High street boom helps profits to rise at Next and Selfridges

Click to follow
The Independent Online

Next, the high street fashion retailer, underlined the strength of consumer spending yesterday when it reported a sharp rise in sales and profits alongside an upbeat assessment of prospects.

Next, the high street fashion retailer, underlined the strength of consumer spending yesterday when it reported a sharp rise in sales and profits alongside an upbeat assessment of prospects.

Sir Brian Pitman, Next's chairman, said: "I'm optimistic about the economy. People are still borrowing, we've got high employment and more and more two-income households. People want to buy things and get them now. I think we're in for another year when things will be favourable."

The sentiments were echoed by Selfridges, the department store group which reported a 16 per cent rise in full-year profits to £44.5m, before exceptionals. It said sales were starting to recover at its flagship store on London's Oxford Street following the sharp falls in tourist numbers after 11 September.

Peter Williams, Selfridges' finance director, said: "I thought things might have been weaker than they have turned out. But generally speaking people are in work and have the disposal income as their mortgages have never been lower. They've got it and they want to spend it."

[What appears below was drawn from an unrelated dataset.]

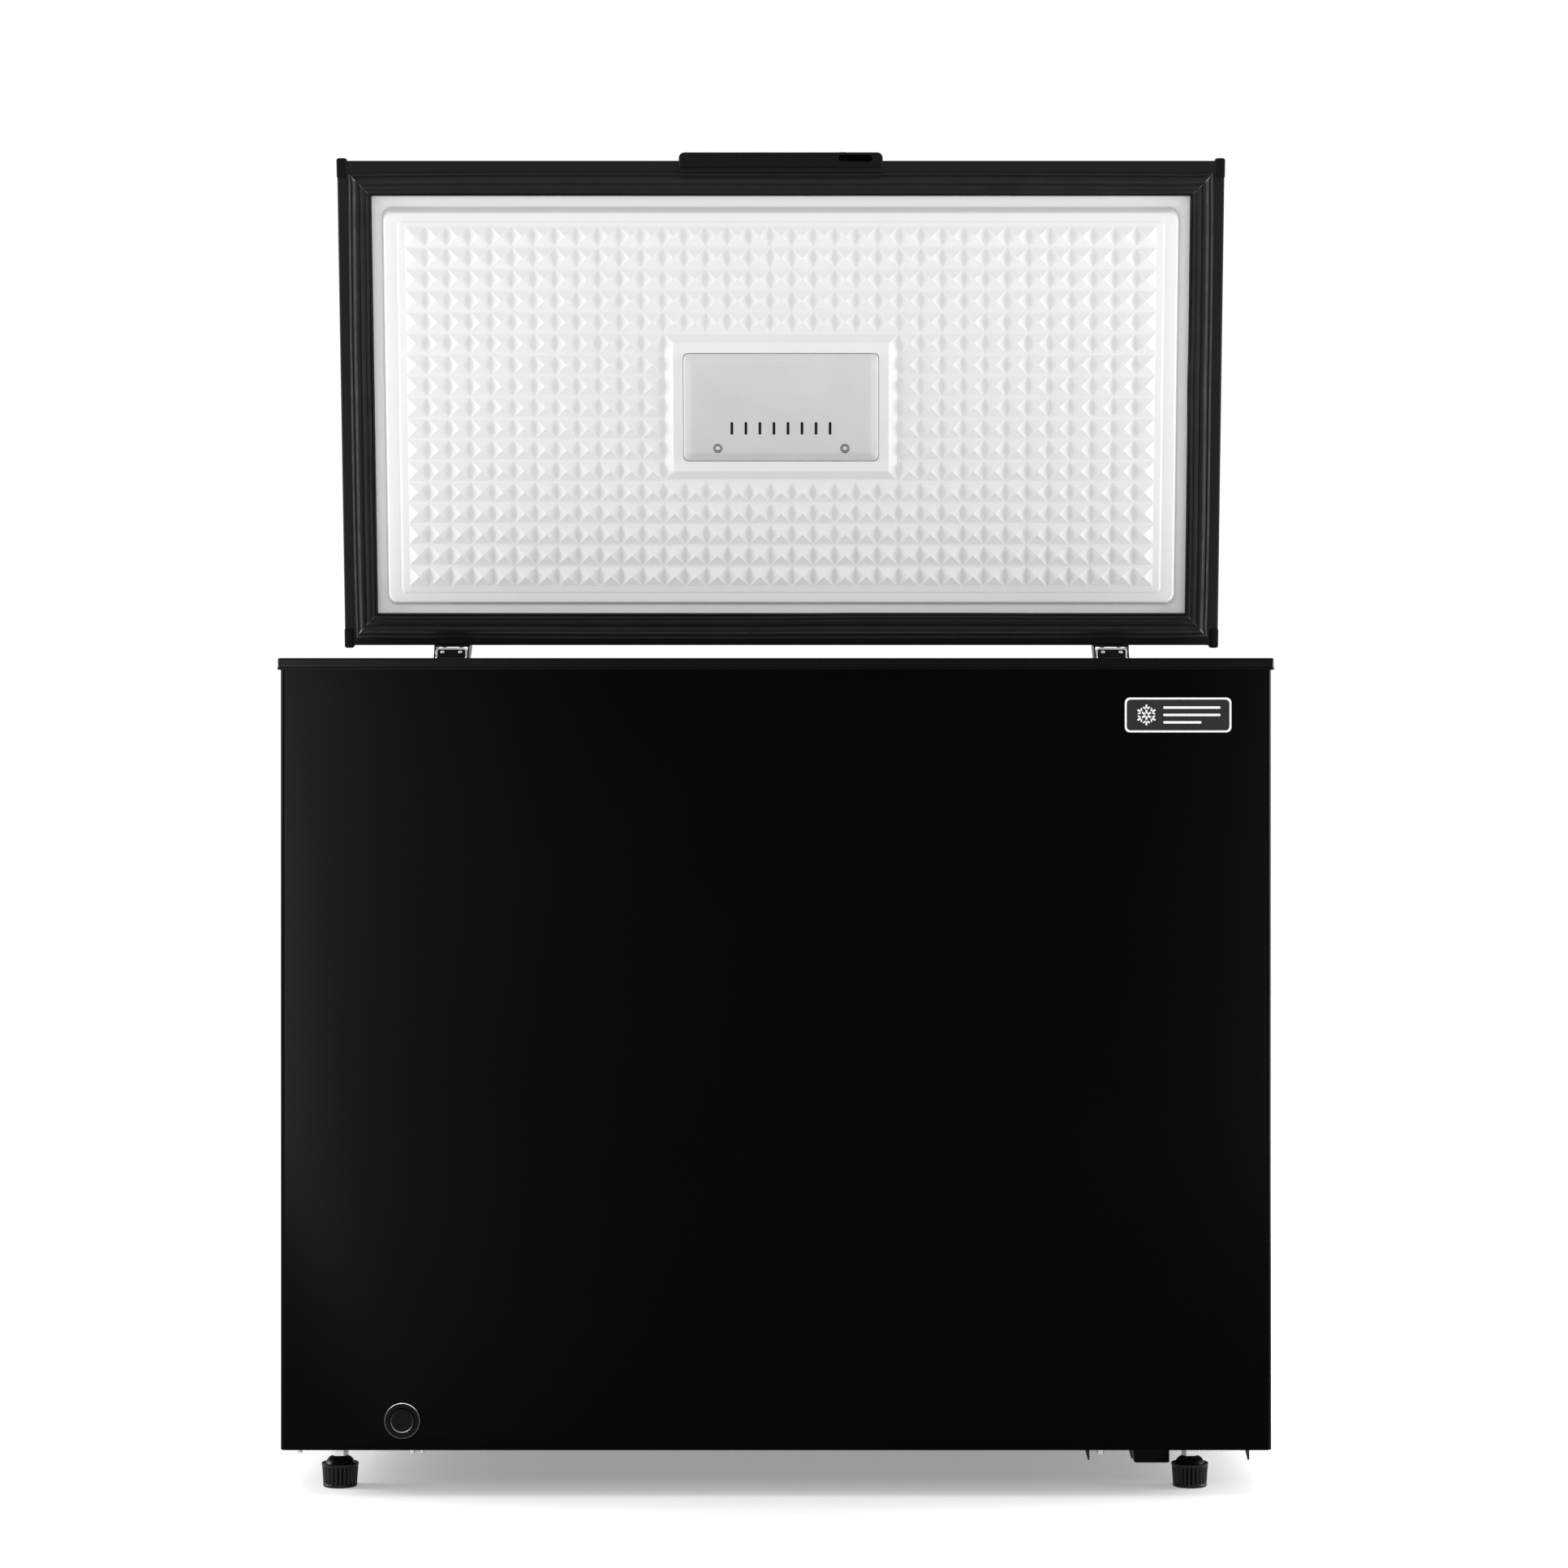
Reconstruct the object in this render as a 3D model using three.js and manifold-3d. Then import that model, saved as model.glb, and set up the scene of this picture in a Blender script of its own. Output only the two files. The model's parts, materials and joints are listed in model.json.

Next's results were seen as particularly impressive in the City as the group was expected to be vulnerable to the recovery of Marks & Spencer. Next's profits for the year to January soared 22 per cent to £266m. Underlying sales were up by 9 per cent with Next Directory sales up by 20 per cent. The growth has continued into current trading with underlying sales up by 7 per cent in the stores and 31 per cent in the catalogue. The figures pushed Next shares up 7 per cent to a new high of 1,056p.

Simon Wolfson, chief executive, said he expected underlying sales growth to return to more normal levels of 3-5 per cent in the longer term. He said the group was budgeting conservatively but could always secure extra stock if needed.

More share buy-backs are planned with the £194m cash pile. Sir Brian will retire in May. David Jones, the deputy chairman, will succeed him.